Proposed patch on HEAD
I will attach a patch for 3.6.1. shortly. Created attachment 176961 [details]
Proposed patch for 3.6.1
Frederic, Here is the patch for 3.6.1. Please review.
Sorry, but I have to reject this patch as there's an issue in SearchParticipant:
the identity test at line 210 sounds invalid to me. IMO, it should be replaced by an equality test between the two paths.
Another points in IndexManager:
1) getIndexes(...)
a) I think that the participant index should also be rebuilt when the java
like names extension has changed.
b) why test if the index file exists and if so, then create the index
instead of using the same method than when the containerPath is not null:
index = getIndex(containerPath, indexLocation, true /*reuse index file*/,
false /*do not create if none*/);
Hence, IMO, adding a) and b) would lead to a change in this method which should only be something like:
// only need containerPath if the index must be built
IPath containerPath = (IPath) this.indexLocations.keyForValue(indexLocation);
if (containerPath == null &&
!getJavaPluginWorkingLocation().isPrefixOf(indexLocation)) {
// the index might belong to non-jdt search participant...
containerPath = getParticipantsContainer(indexLocation);
}
if (containerPath != null) { // sanity check
... unchanged code here ...
}
2) readParticipantsIndexNamesFile()
a) one thing worry me in the fact that the participantsContainers can be
null after having called this method... If there's no participant index
files, the participant index names file does not exist, hence the
participantsContainers will always stays null. Then, each time the
getParticipantsContainer(IPath) method will be called, the
readParticipantsIndexNamesFile will also be called. So, each time a new
File will be created, Util.getFileCharContent will be called with
this file, a FileNotFoundException raised and finally caught to exit the
method without having done anything... :-(
IMO, it would be really interesting in this method to initialize the
participantContainers to an empty table and have a boolean saying that
either the participant index names file does not exist or that it has
been read...
b) It seems that savedSignature is an unnecessary local variable
c) The file itself could be store as a final field instead of having a
static string PARTICIPANTS_INDEX_NAMES (like savedIndexNamesFile)
When a) is taken into account, I agree this will be less interesting
but I would prefer this implementation (it's just a personal feeling
nothing mandatory in the new patch)
3) removeIndexPath(IPath)
a) The added if block should be inside the block of the
if (locations != null) statement.
b) The added test should be rewritten after changes done in 2)
c) I think the participant index names files should be updated when a key
is removed from the participantsContainers table, shouldn't it?
4) updateParticipant(IPath, IPath)
a) Shouldn't the participantsContainers table be refreshed when the
index location already exists but the container path is different?

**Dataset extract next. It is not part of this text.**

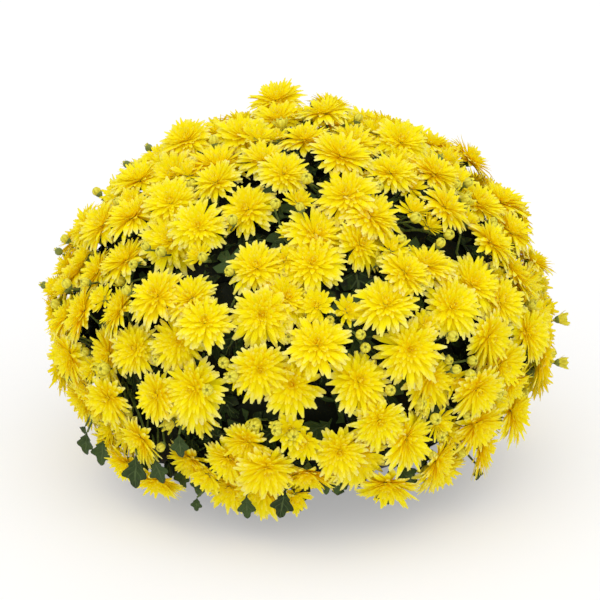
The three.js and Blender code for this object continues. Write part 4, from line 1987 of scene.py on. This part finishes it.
@dataclass
class NurseryPot:
    """A plain round nursery pot with a band round its rim and drain holes in its floor."""

    finish: bpy.types.Material
    height: float = 140 * MM
    base_radius: float = 66 * MM
    top_radius: float = 93 * MM
    wall: float = 2.4 * MM
    floor: float = 3 * MM
    band: float = 16 * MM
    band_out: float = 3 * MM
    rib_out: float = 0.5 * MM
    rib: float = 1.6 * MM
    sides: int = 96
    holes: int = 4
    hole_radius: float = 5 * MM
    hole_circle: float = 47 * MM

    def wall_radius(self, z: float) -> float:
        """The outer radius of the wall at a height."""
        return between((self.base_radius, self.top_radius), z / self.height)

    def _profile(self) -> list[Section]:
        """The pot's outline from its underside over the rim to its floor."""
        band_foot = self.height - self.band
        outline = [(0.0, self.base_radius - 1.2 * MM), (1.2 * MM, self.wall_radius(1.2 * MM))]
        for share in (0.24, 0.62):
            z = band_foot * share
            for step, out in ((0, 0), (0.4, 1), (1, 1), (1.4, 0)):
                level = z + step * self.rib
                outline.append((level, self.wall_radius(level) + out * self.rib_out))
        outline += [
            (band_foot - self.band_out, self.wall_radius(band_foot - self.band_out)),
            (band_foot - 0.6 * MM, self.wall_radius(band_foot) + self.band_out - 0.5 * MM),
            (band_foot + 0.6 * MM, self.wall_radius(band_foot) + self.band_out),
            (self.height - 1.5 * MM, self.top_radius + self.band_out),
            (self.height - 0.5 * MM, self.top_radius + self.band_out - 0.4 * MM),
            (self.height, self.top_radius + self.band_out - 1.5 * MM),
            (self.height, self.top_radius - self.wall + 0.6 * MM),
            (self.height - 0.6 * MM, self.top_radius - self.wall),
            (self.floor + 2 * MM, self.wall_radius(self.floor) - self.wall),
            (self.floor, self.wall_radius(self.floor) - self.wall - 2 * MM),
        ]
        return [Section(z, r, r) for z, r in outline]

    def build(self) -> bpy.types.Object:
        """Models the pot.

        Returns:
            The finished piece.
        """
        pot = loft("nursery_pot", self.sides, self._profile())
        drills = []
        for k in range(self.holes):
            turn = 2 * math.pi * k / self.holes
            middle = (self.hole_circle * math.cos(turn), self.hole_circle * math.sin(turn), 0)
            deselect_all()
            bpy.ops.mesh.primitive_cylinder_add(
                vertices=24, radius=self.hole_radius, depth=4 * self.floor, location=middle
            )
            drills.append(bpy.context.object)
            cut = pot.modifiers.new(f"hole_{k}", "BOOLEAN")
            cut.operation, cut.object, cut.solver = "DIFFERENCE", drills[-1], "EXACT"
        apply_modifiers(pot)
        discard(drills)
        smooth(pot, 35)
        return dress(pot, self.finish, "pot", "pot")


def repaint(node: str, finish: bpy.types.Material) -> None:
    """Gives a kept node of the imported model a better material.

    Args:
        node: The node's name.
        finish: The material.
    """
    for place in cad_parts[node].material_slots:
        place.material = finish
    log.info("%s: repainted", node)


# ---------------------------------------------------------------- floor, light and camera


@dataclass
class Studio:
    """A pale floor, a sky that is dark near the horizon, one large soft lamp above, and the camera.

    The camera sees a plain backdrop in place of the sky. The lamp leans towards -Y and towards -X.
    """

    floor_size: float = 16.0
    sky_low: tuple[float, Colour] = (0.0, (0.2, 0.2, 0.2, 1))
    sky_high: tuple[float, Colour] = (0.7, (1.0, 1.0, 1.0, 1))
    sky_strength: float = 0.80
    backdrop: Colour = (1, 1, 1, 1)
    lamp_angle: float = math.radians(100)
    lamp_strength: float = 1.52
    lamp_tilt: tuple[float, float] = (math.radians(32), math.radians(-3))
    bounces: int = 32
    elevation: float = VIEW_ELEVATION
    distance: float = 1.6
    aim: Vector = field(default_factory=lambda: Vector((-1.5 * MM, 0, 143 * MM)))
    lens: float = 115.2
    sensor: float = 36.0
    gamma: float = 1.28

    def build(self) -> None:
        """Sets up the whole studio."""
        self._floor()
        self._sky()
        self._lamp()
        self._camera()
        self._view()

    def _floor(self) -> None:
        """Lays the floor."""
        deselect_all()
        bpy.ops.mesh.primitive_plane_add(size=self.floor_size)
        floor = bpy.context.object
        floor.name = "studio_floor"
        floor.data.materials.append(FloorFinish().material())

    def _sky(self) -> None:
        """Lights the studio from all round, and puts the backdrop where the camera would see the sky."""
        world = bpy.data.worlds.new("studio_sky")
        world.use_nodes = True
        nodes, links = world.node_tree.nodes, world.node_tree.links
        sky = next(node for node in nodes if node.type == "BACKGROUND")
        end = next(node for node in nodes if node.type == "OUTPUT_WORLD")
        way, ramp = nodes.new("ShaderNodeSeparateXYZ"), nodes.new("ShaderNodeValToRGB")
        backdrop, seen = nodes.new("ShaderNodeBackground"), nodes.new("ShaderNodeMixShader")
        for stop, (height, colour) in zip(ramp.color_ramp.elements, (self.sky_low, self.sky_high)):
            stop.position = height
            stop.color = colour
        sky.inputs["Strength"].default_value = self.sky_strength
        backdrop.inputs["Color"].default_value = self.backdrop
        links.new(nodes.new("ShaderNodeTexCoord").outputs["Generated"], way.inputs["Vector"])
        links.new(way.outputs["Z"], ramp.inputs["Fac"])
        links.new(ramp.outputs["Color"], sky.inputs["Color"])
        links.new(nodes.new("ShaderNodeLightPath").outputs["Is Camera Ray"], seen.inputs[0])
        links.new(sky.outputs[0], seen.inputs[1])
        links.new(backdrop.outputs[0], seen.inputs[2])
        links.new(seen.outputs[0], end.inputs["Surface"])
        bpy.context.scene.world = world

    def _lamp(self) -> None:
        """Hangs one large soft lamp."""
        lamp = bpy.data.lights.new("soft_lamp", "SUN")
        lamp.angle = self.lamp_angle
        lamp.energy = self.lamp_strength
        holder = bpy.data.objects.new("soft_lamp", lamp)
        holder.rotation_euler = (*self.lamp_tilt, 0)
        bpy.context.scene.collection.objects.link(holder)

    def _camera(self) -> None:
        """Sets up the camera."""
        back = Vector((0, -math.cos(self.elevation), math.sin(self.elevation)))
        camera = bpy.data.cameras.new("camera")
        camera.lens, camera.sensor_width = self.lens, self.sensor
        holder = bpy.data.objects.new("camera", camera)
        holder.location = self.aim + back * self.distance
        holder.rotation_euler = (-back).to_track_quat("-Z", "Y").to_euler()
        bpy.context.scene.collection.objects.link(holder)
        bpy.context.scene.camera = holder

    def _view(self) -> None:
        """Sets how often light bounces and how the view is toned."""
        scene = bpy.context.scene
        scene.cycles.diffuse_bounces = self.bounces
        scene.cycles.max_bounces = self.bounces
        scene.view_settings.view_transform = "Standard"
        scene.view_settings.gamma = self.gamma


def main() -> None:
    """Builds the plant, its pot and the studio."""
    plan = Plan()
    blooms = BloomMaker(PetalFinish().material(), BudFinish().material())
    leaves = LeafMaker(plan, LeafFinish().material())
    stems = StemMaker(plan, StalkFinish().material())
    for spray in plan.sprays:
        blooms.bunch(spray)
        leaves.foliage(spray)
        stems.greens(spray)
    for maker in (blooms, leaves, stems):
        maker.clear()
    NurseryPot(PotFinish().material()).build()
    repaint("soil", SoilFinish().material())
    repaint("crown", BarkFinish().material())
    Studio().build()


if __name__ == "__main__":
    main()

I do not know if this is a concrete case, but I guess it might happen
5) writeSavedIndexNamesFile()
a) The method may delete the file when there's no longer any participant
container, but we can leave with an empty file, it doesn't hurt too
much...
Hope my remarks are clear enough...
(In reply to comment #20) Frederic thanks for the comments! I am just adding the comments for those I don't agree completely. > Another points in IndexManager: > 1) getIndexes(...) > a) I think that the participant index should also be rebuilt when the java > like names extension has changed. > b) why test if the index file exists and if so, then create the index > instead of using the same method than when the containerPath is not null: > index = getIndex(containerPath, indexLocation, true /*reuse index file*/, > false /*do not create if none*/); As I understand, the search participant may not be really worried about the java like name extensions. I think the files can be anything and hence I haven't really taken care of it. As we don't know how to really do a re-indexing as of now, I am ignoring the re-indexing part as of now. > 4) updateParticipant(IPath, IPath) > a) Shouldn't the participantsContainers table be refreshed when the > index location already exists but the container path is different? > I do not know if this is a concrete case, but I guess it might happen I actually implemented this way first and then removed :). Indexing story is a little weak here. The participant can use the same index file for two containers and we don't really handle that well in the other places. Hence I didn't handle that because it is arguable and here I get a better performance :) > 5) writeSavedIndexNamesFile() > a) The method may delete the file when there's no longer any participant > container, but we can leave with an empty file, it doesn't hurt too > much... I will leave it as it won't hurt:) This is all looking really great, thanks a bunch. I have a general question related to the index. Currently in our implementation of SearchParticipant we have a different index file for each folder containing JSPs in the workspace. Looking at the JDT implementation it seems you use one index per project and JAR file. Would it make more sense to only have one index file per project rather then per folder? Created attachment 177018 [details]
Proposed patch for 3.6.1
Frederic, Here is the new patch updated with your comments.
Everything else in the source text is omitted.